Is this measurement as precise as a pixel-level digital campaign? No. But it's far more robust than the industry's "estimated traffic counts" of a decade ago. And for channels that operate at the top of the funnel — where the impact is on memory and perception rather than immediate clicks — this level of measurement is more than sufficient to justify investment.
Why Smart Media Plans Include OOH
The case for OOH in 2026 isn't nostalgic. It's strategic.
In a media landscape where digital ad fatigue is real — the average consumer is exposed to 6,000-10,000 digital ads per day and has learned to ignore most of them — outdoor advertising offers something genuinely scarce: unskippable, undistracted attention. A well-placed DOOH screen in a transit hub captures attention for an average of 3-5 seconds. That doesn't sound like much until you compare it to the 1.3-second average viewable time for a social media ad.
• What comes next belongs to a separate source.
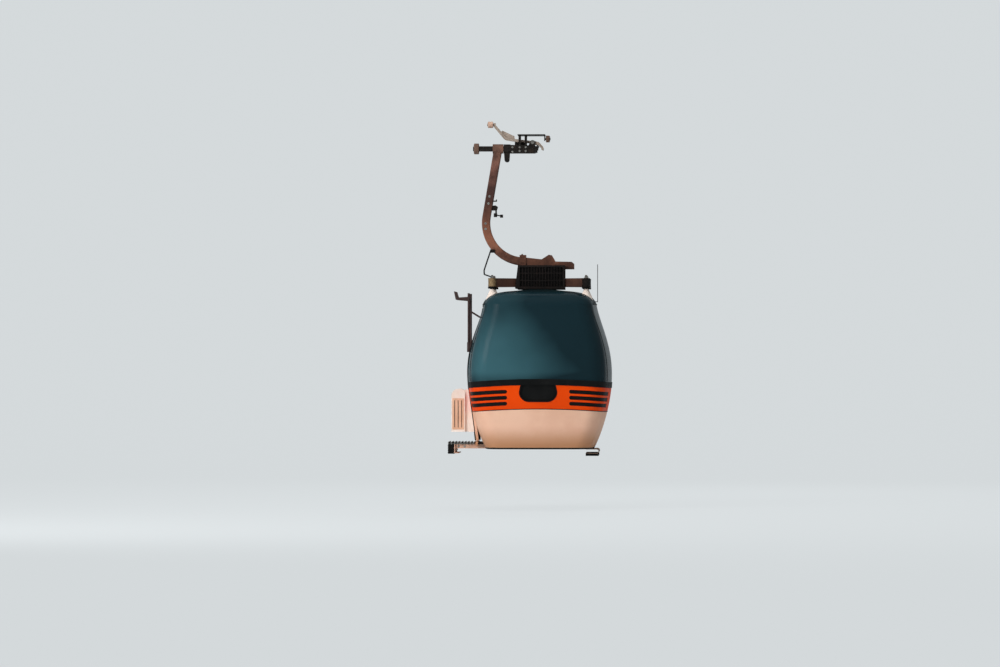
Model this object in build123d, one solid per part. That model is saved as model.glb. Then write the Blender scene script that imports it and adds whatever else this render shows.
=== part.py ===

OOH also delivers reach that's increasingly hard to achieve in digital-only plans. As audiences fragment across platforms and algorithmic feeds become harder to predict, a strategically placed network of screens in high-traffic locations guarantees the broad reach that brand-building requires.
Our advertising team integrates DOOH into every full-funnel media plan we build. Combined with our media strategy capabilities, we design outdoor campaigns that don't just create impressions — they create measurable business outcomes.
Billboards aren't a relic of the past. They're a technology platform that's finally getting the software it deserves. And for brands that know how to use them, they're one of the most powerful tools in the 2026 media arsenal.